One Cute Birthday Boy! Stumpy, The World's Oldest Lemur, Celebrates Turning 35 By Munching On A Fruit & Veggie Cake
Let him eat cake! On June 14, ring-tailed lemur Stumpy, who's believed one of the oldest in the world, celebrated his 35th birthday with the zookeepers at The Five Sisters Zoo (FSZ) in the Scotland village of West Calder.
According to the organization, the species typically live to around the age of 25, but Stumpy has made it well past that mark while thriving every step of the way. "Apart from a little arthritis, for which he gets a daily dose of medicine in his favorite treat, a banana, he is still really active and is a favorite with everyone here at FSZ," the zoo stated.
Scroll down to see the critter munch away on his birthday treat!
Who needs sugar, anyway? For his big day, Stumpy chowed down on a tiered concoction that was made with lettuce, corn and berries.
The ring-tailed species got its name from the unique contrasting stripes around their tails.
Something caught Stumpy's eye as he was perched on a tree branch, while on his friends climbed up a nearby tree.
Unfortunately, lemurs are considered an endangered animal, and the International Union for the Conservation of Nature (IUCN) "estimates that over 95 percent of lemurs face extinction in the next 20 years."
Lemurs live in groups known as "troops," which usually consist of around 17 members.
Slice, slice, baby! The zookeepers cut up the cake to hand out to the birthday boy and his pals. The primates also eat a ton of fruit, leaves, flowers, tree bark and sap.

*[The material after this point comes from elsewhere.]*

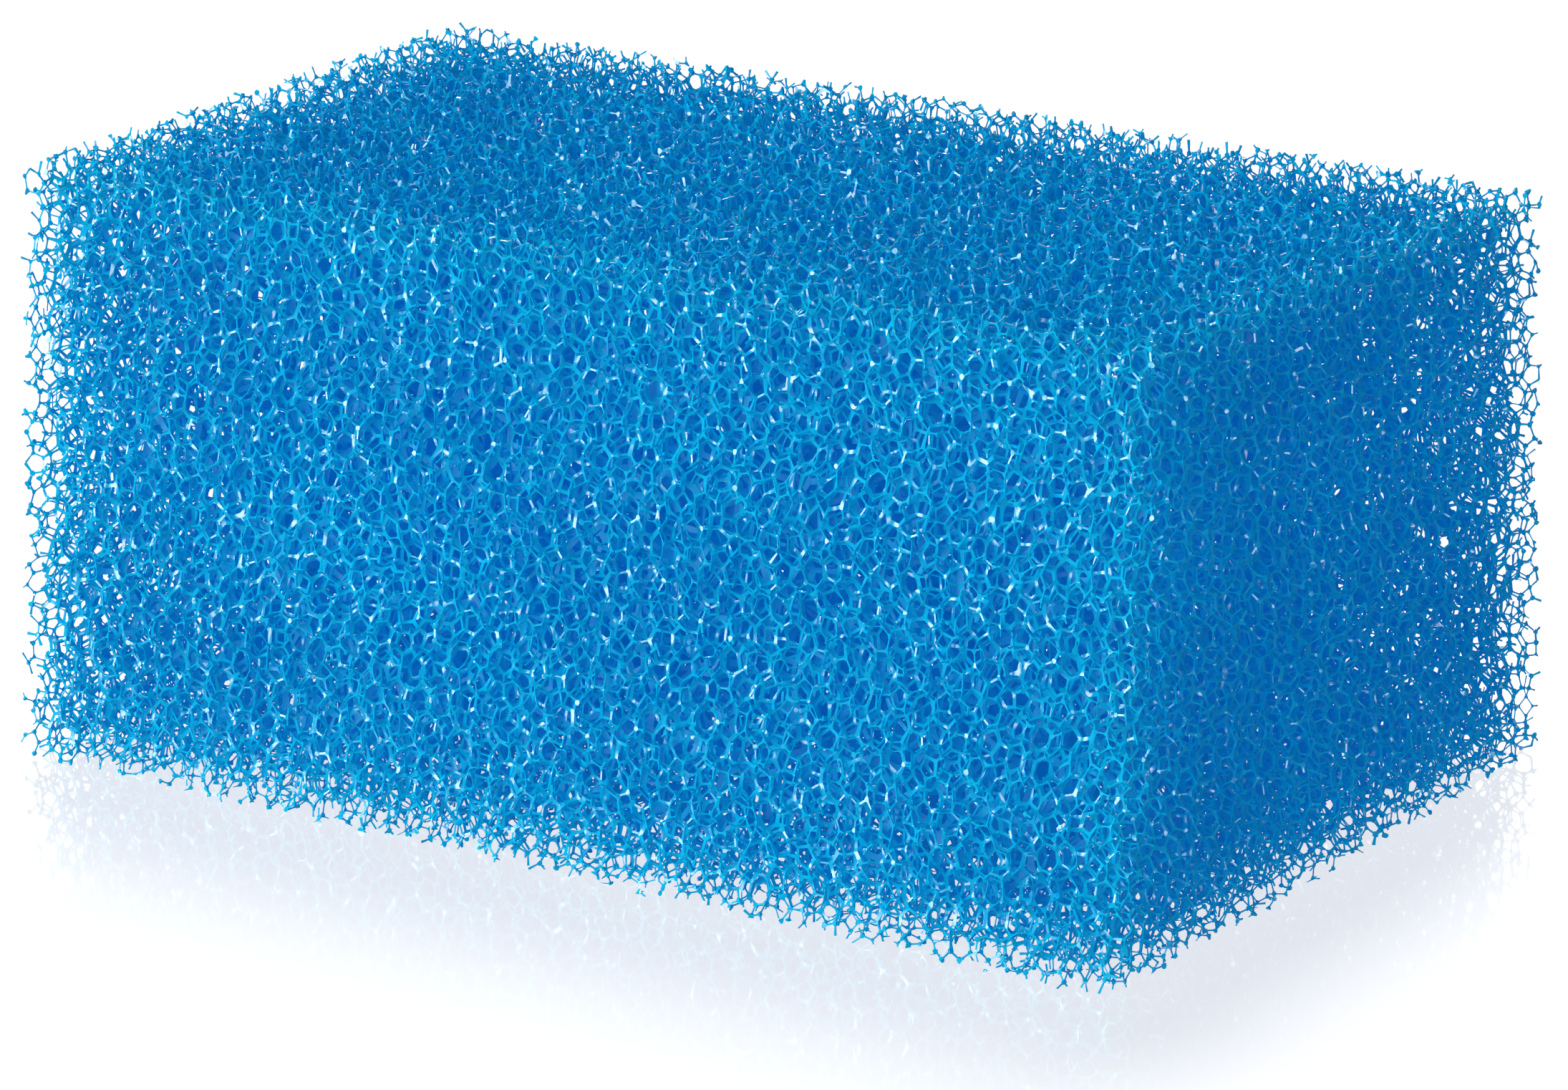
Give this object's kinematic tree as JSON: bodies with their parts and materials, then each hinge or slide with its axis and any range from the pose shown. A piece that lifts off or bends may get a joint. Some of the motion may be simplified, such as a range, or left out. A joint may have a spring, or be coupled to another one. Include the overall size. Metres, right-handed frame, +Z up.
{
  "type": "filter foam block",
  "caption": "Rectangular block of coarse open-cell foam that strains water and carries filter bacteria in a pond or aquarium filter.",
  "frame": {"origin": "middle of the base of the bounding box", "axes": "+X along the long side, +Y from the front face to the back face, +Z up from the base"},
  "size_m": [0.1112, 0.0704, 0.052],
  "materials": {
    "foam": "satin"
  },
  "bodies": {
    "root": {"foam_block": "foam"}
  },
  "joints": []
}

"Lemurs use their hands and feet to move nimbly through the trees, but cannot grip with their tails as some of their primate cousins do," National Geographic noted. "Ring-tailed lemurs also spend a lot of time on the ground, which is unusual among lemur species."
How cute! The zoo's social media page shared a photo of Stumpy eating away alongside a portrait made by one of the keepers.
The Five Sisters Zoo opened in 2005, and at the time, they had just a handful of ordinary farm animals like rabbits, goats and pigs. Since then, they've expanded to house over 165 species of creatures, including reptiles and mammals.